Exercise instructions: Exact repetition of every entry is required.

Modeling code records
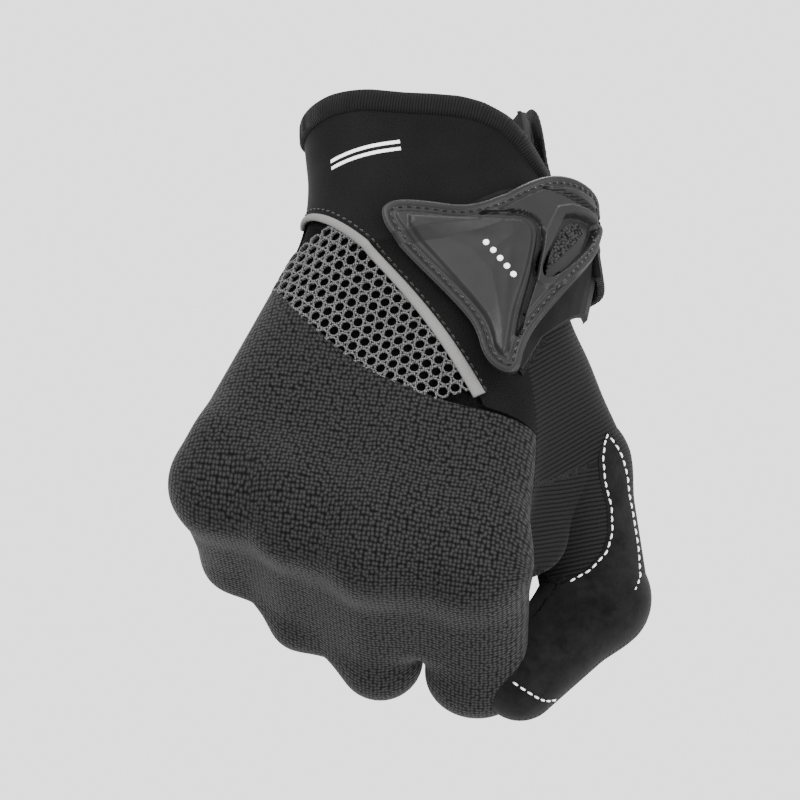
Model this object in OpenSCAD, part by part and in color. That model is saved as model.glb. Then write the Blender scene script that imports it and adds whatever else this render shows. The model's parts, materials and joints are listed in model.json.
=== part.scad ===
// Right-hand summer riding glove, closed in a fist.
// Origin: centre of the cuff's mouth. +Z runs up the forearm, -Y is the back of
// the hand and +X is the thumb side. The hand bends towards the little finger.

/* [Cuff] */
// Length of the cuff, from its mouth to the wrist
cuff_l = 42; // [38:1:48]
// Width of the cuff
cuff_w = 66; // [62:1:70]
// Depth of the cuff, back to palm
cuff_d = 46; // [42:1:50]
// Thickness of the cuff's neoprene
cuff_wall = 2.4; // [1.6:0.2:3]
// Length of the entry slit on the thumb side
slit_l = 34; // [20:1:36]

/* [Hand] */
// Sideways bend of the hand at the wrist
hand_bend = 17; // [10:1:22]
// Thickness of the hand's fabric
hand_wall = 1.4; // [1:0.1:2]
// Height of the pocket that holds the knuckle guard
guard_h = 3.6; // [3:0.1:4]
// Radius of the heel of the hand
heel_r = 17.5; // [15:0.5:19]

/* [Fingers] */
// Outer radius of each finger at its root: index, middle, ring, little
finger_r = [12, 12, 10.6, 9.5]; // [8:0.1:13]
// Index finger's three lengths, root to tip
index_l = [46, 27, 22]; // [18:1:55]
// Middle finger's three lengths
middle_l = [50, 31, 23]; // [18:1:55]
// Ring finger's three lengths
ring_l = [46, 29, 23]; // [18:1:55]
// Little finger's three lengths
little_l = [37, 21, 20]; // [18:1:55]
// Thickness of the finger fabric
finger_wall = 1; // [0.8:0.1:1.2]
// How far each finger is bent at the knuckle
root_bend = [72, 76, 78, 80]; // [60:1:85]
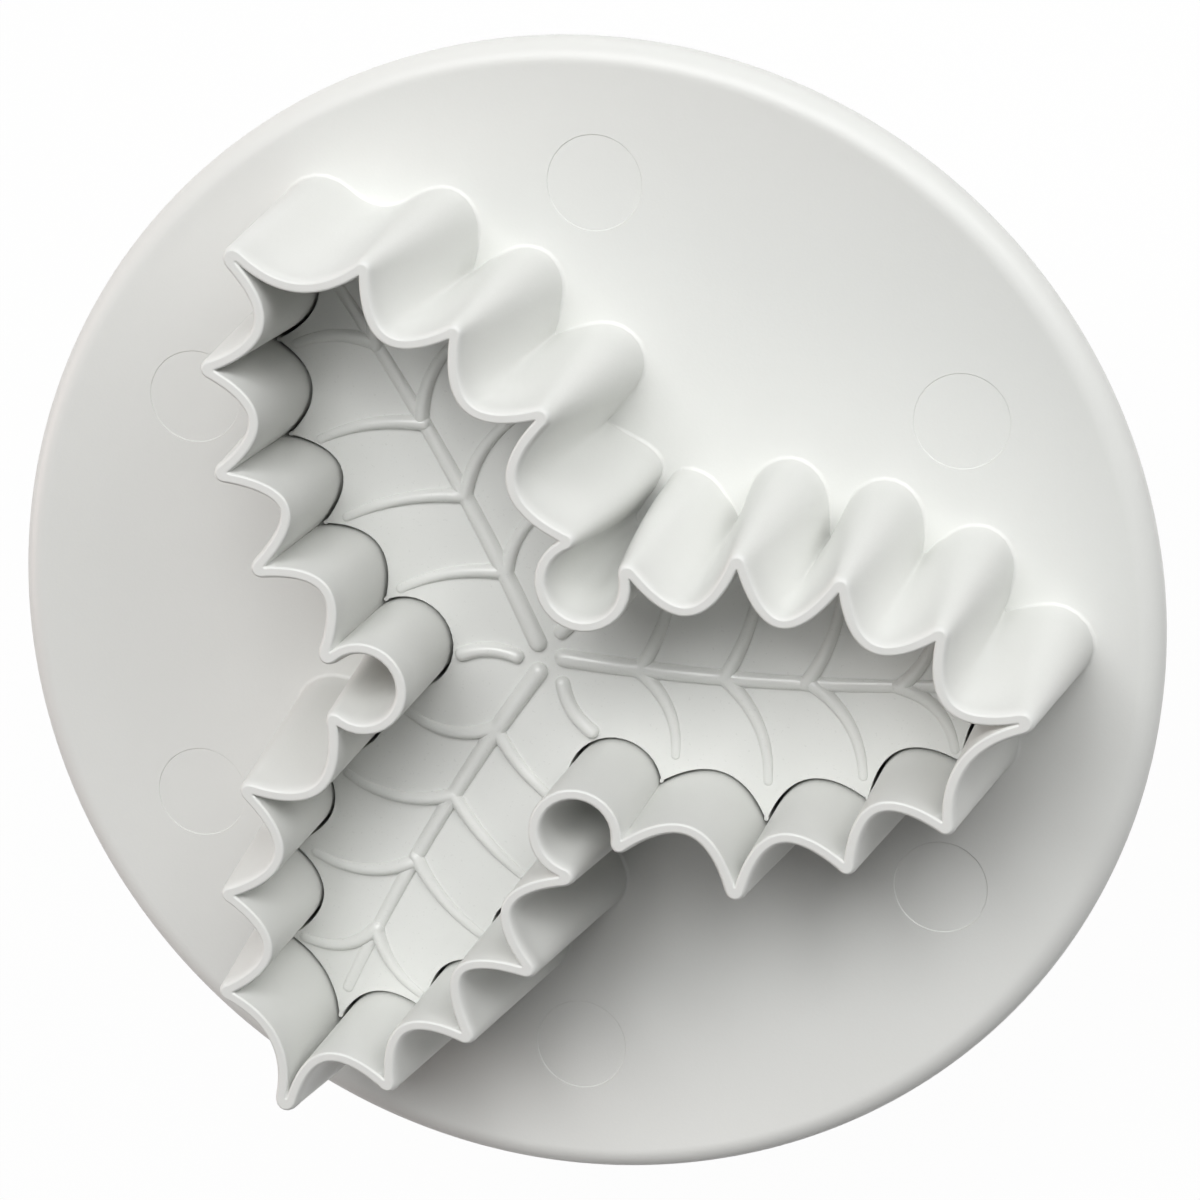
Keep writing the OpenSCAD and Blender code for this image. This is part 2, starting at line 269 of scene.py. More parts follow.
# a profile of (r, z, fillet) corners, with each fillet drawn as an arc
def rounded(profile, steps=6):
    line = []
    for i, (r, z, fillet) in enumerate(profile):
        here = np.array((r, z))
        if not fillet or i in (0, len(profile) - 1):
            line.append(here)
            continue
        a = np.array(profile[i - 1][:2]) - here
        b = np.array(profile[i + 1][:2]) - here
        a, b = a / np.linalg.norm(a), b / np.linalg.norm(b)
        half = np.arccos(np.clip(a @ b, -1, 1)) / 2
        middle = here + (a + b) / np.linalg.norm(a + b) * fillet / sin(half)
        start, end = here + a * fillet / tan(half) - middle, here + b * fillet / tan(half) - middle
        sweep = (atan2(end[1], end[0]) - atan2(start[1], start[0]) + pi) % (2 * pi) - pi
        for k in range(steps + 1):
            t = sweep * k / steps
            swung = (start[0] * cos(t) - start[1] * sin(t), start[0] * sin(t) + start[1] * cos(t))
            line.append(middle + swung)
    return line


# rings round the axis along a profile; an end on the axis closes with a fan
def turned(skin, profile, steps=192):
    loops = [addLoop(skin, circle(r, steps), z) for r, z in profile if r > samePoint]
    bridge(skin, loops)
    for end, loop, flip in ((profile[0], loops[0], True), (profile[-1], loops[-1], False)):
        if end[0] > samePoint:
            continue
        pole = addLoop(skin, [(0, 0)], end[1])[0]
        for a, b in zip(loop, loop[1:] + loop[:1]):
            skin["faces"].append((b, a, pole) if flip else (a, b, pole))
    return loops


# a mesh in millimetres, linked so that other forms can be joined to it
def makeForm(name, skin):
    mesh = bpy.data.meshes.new(name)
    mesh.from_pydata([tuple(map(float, p)) for p in skin["points"]], [], skin["faces"])
    form = bpy.data.objects.new(name, mesh)
    bpy.context.scene.collection.objects.link(form)
    return form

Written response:
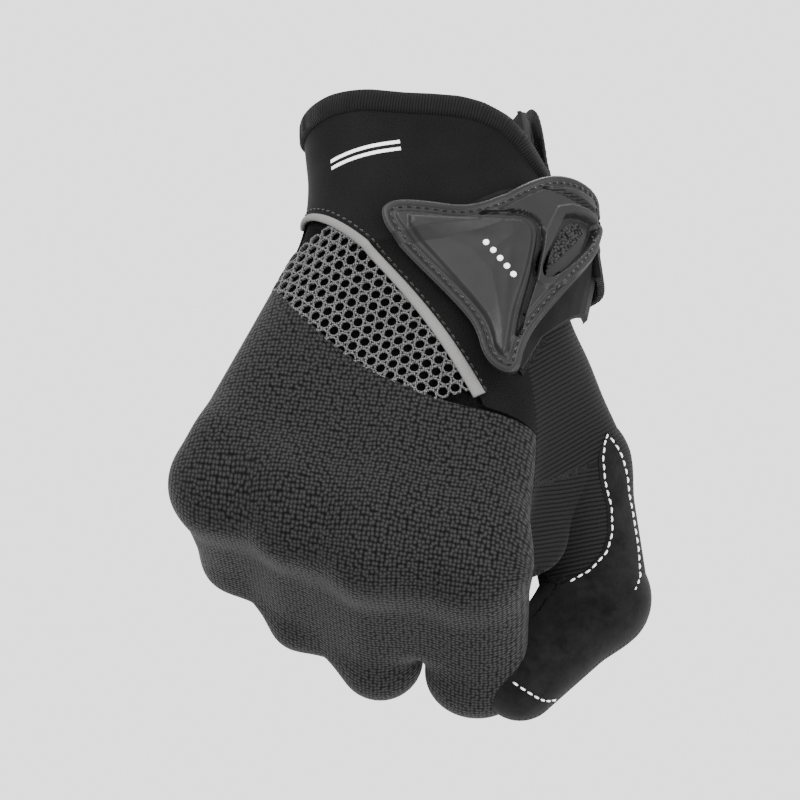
Model this object in OpenSCAD, part by part and in color. That model is saved as model.glb. Then write the Blender scene script that imports it and adds whatever else this render shows. The model's parts, materials and joints are listed in model.json.
=== part.scad ===
// Right-hand summer riding glove, closed in a fist.
// Origin: centre of the cuff's mouth. +Z runs up the forearm, -Y is the back of
// the hand and +X is the thumb side. The hand bends towards the little finger.

/* [Cuff] */
// Length of the cuff, from its mouth to the wrist
cuff_l = 42; // [38:1:48]
// Width of the cuff
cuff_w = 66; // [62:1:70]
// Depth of the cuff, back to palm
cuff_d = 46; // [42:1:50]
// Thickness of the cuff's neoprene
cuff_wall = 2.4; // [1.6:0.2:3]
// Length of the entry slit on the thumb side
slit_l = 34; // [20:1:36]

/* [Hand] */
// Sideways bend of the hand at the wrist
hand_bend = 17; // [10:1:22]
// Thickness of the hand's fabric
hand_wall = 1.4; // [1:0.1:2]
// Height of the pocket that holds the knuckle guard
guard_h = 3.6; // [3:0.1:4]
// Radius of the heel of the hand
heel_r = 17.5; // [15:0.5:19]

/* [Fingers] */
// Outer radius of each finger at its root: index, middle, ring, little
finger_r = [12, 12, 10.6, 9.5]; // [8:0.1:13]
// Index finger's three lengths, root to tip
index_l = [46, 27, 22]; // [18:1:55]
// Middle finger's three lengths
middle_l = [50, 31, 23]; // [18:1:55]
// Ring finger's three lengths
ring_l = [46, 29, 23]; // [18:1:55]
// Little finger's three lengths
little_l = [37, 21, 20]; // [18:1:55]
// Thickness of the finger fabric
finger_wall = 1; // [0.8:0.1:1.2]
// How far each finger is bent at the knuckle
root_bend = [72, 76, 78, 80]; // [60:1:85]
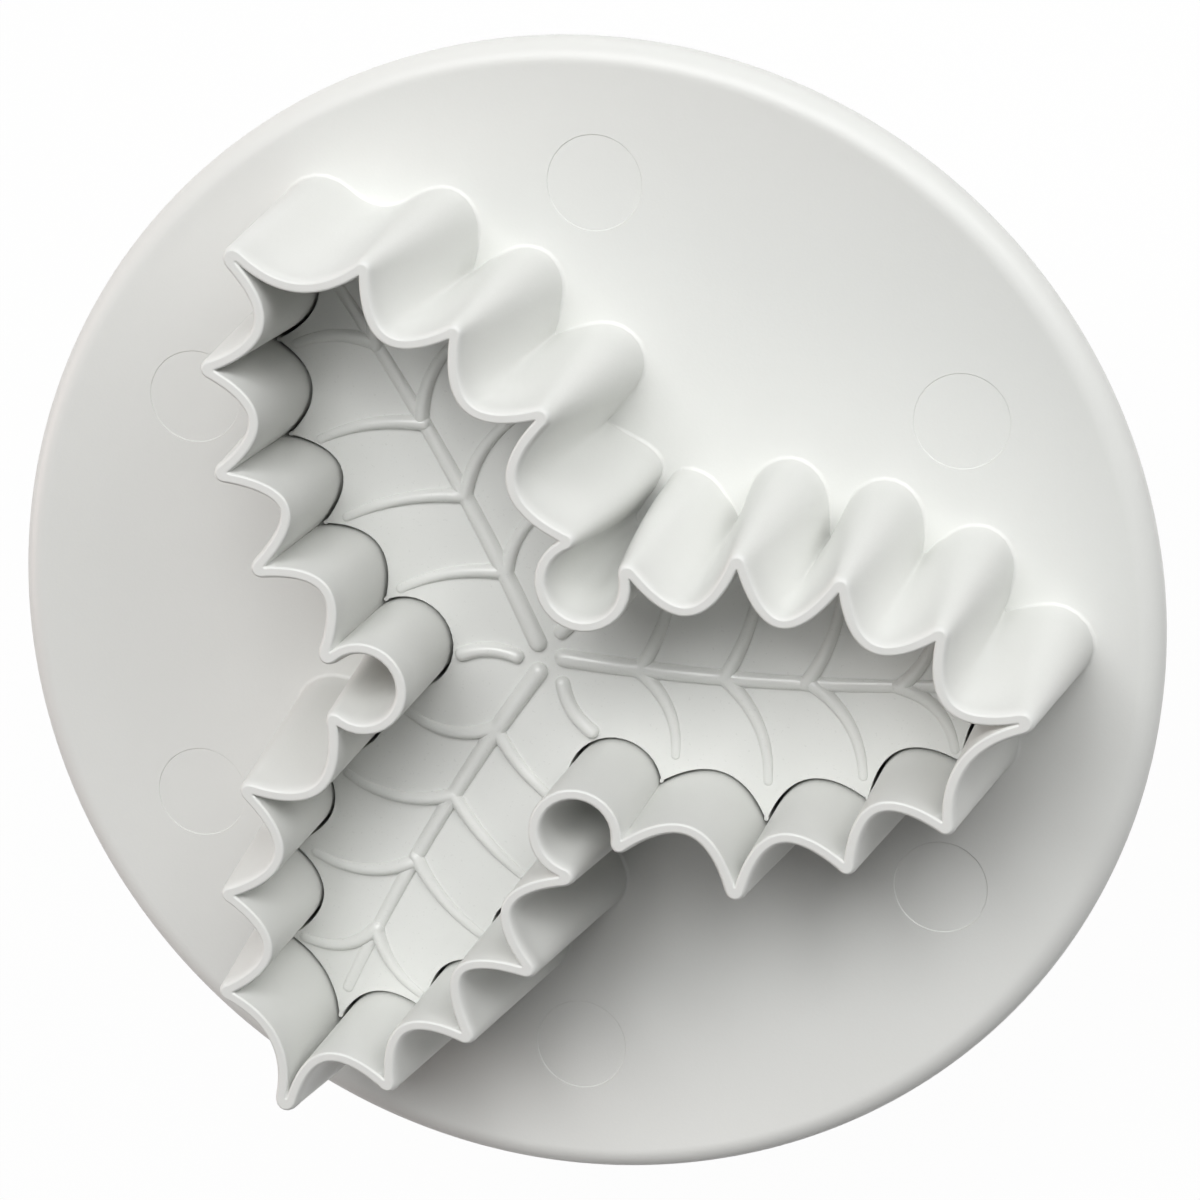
Keep writing the OpenSCAD and Blender code for this image. This is part 2, starting at line 269 of scene.py. More parts follow.
# a profile of (r, z, fillet) corners, with each fillet drawn as an arc
def rounded(profile, steps=6):
    line = []
    for i, (r, z, fillet) in enumerate(profile):
        here = np.array((r, z))
        if not fillet or i in (0, len(profile) - 1):
            line.append(here)
            continue
        a = np.array(profile[i - 1][:2]) - here
        b = np.array(profile[i + 1][:2]) - here
        a, b = a / np.linalg.norm(a), b / np.linalg.norm(b)
        half = np.arccos(np.clip(a @ b, -1, 1)) / 2
        middle = here + (a + b) / np.linalg.norm(a + b) * fillet / sin(half)
        start, end = here + a * fillet / tan(half) - middle, here + b * fillet / tan(half) - middle
        sweep = (atan2(end[1], end[0]) - atan2(start[1], start[0]) + pi) % (2 * pi) - pi
        for k in range(steps + 1):
            t = sweep * k / steps
            swung = (start[0] * cos(t) - start[1] * sin(t), start[0] * sin(t) + start[1] * cos(t))
            line.append(middle + swung)
    return line


# rings round the axis along a profile; an end on the axis closes with a fan
def turned(skin, profile, steps=192):
    loops = [addLoop(skin, circle(r, steps), z) for r, z in profile if r > samePoint]
    bridge(skin, loops)
    for end, loop, flip in ((profile[0], loops[0], True), (profile[-1], loops[-1], False)):
        if end[0] > samePoint:
            continue
        pole = addLoop(skin, [(0, 0)], end[1])[0]
        for a, b in zip(loop, loop[1:] + loop[:1]):
            skin["faces"].append((b, a, pole) if flip else (a, b, pole))
    return loops


# a mesh in millimetres, linked so that other forms can be joined to it
def makeForm(name, skin):
    mesh = bpy.data.meshes.new(name)
    mesh.from_pydata([tuple(map(float, p)) for p in skin["points"]], [], skin["faces"])
    form = bpy.data.objects.new(name, mesh)
    bpy.context.scene.collection.objects.link(form)
    return form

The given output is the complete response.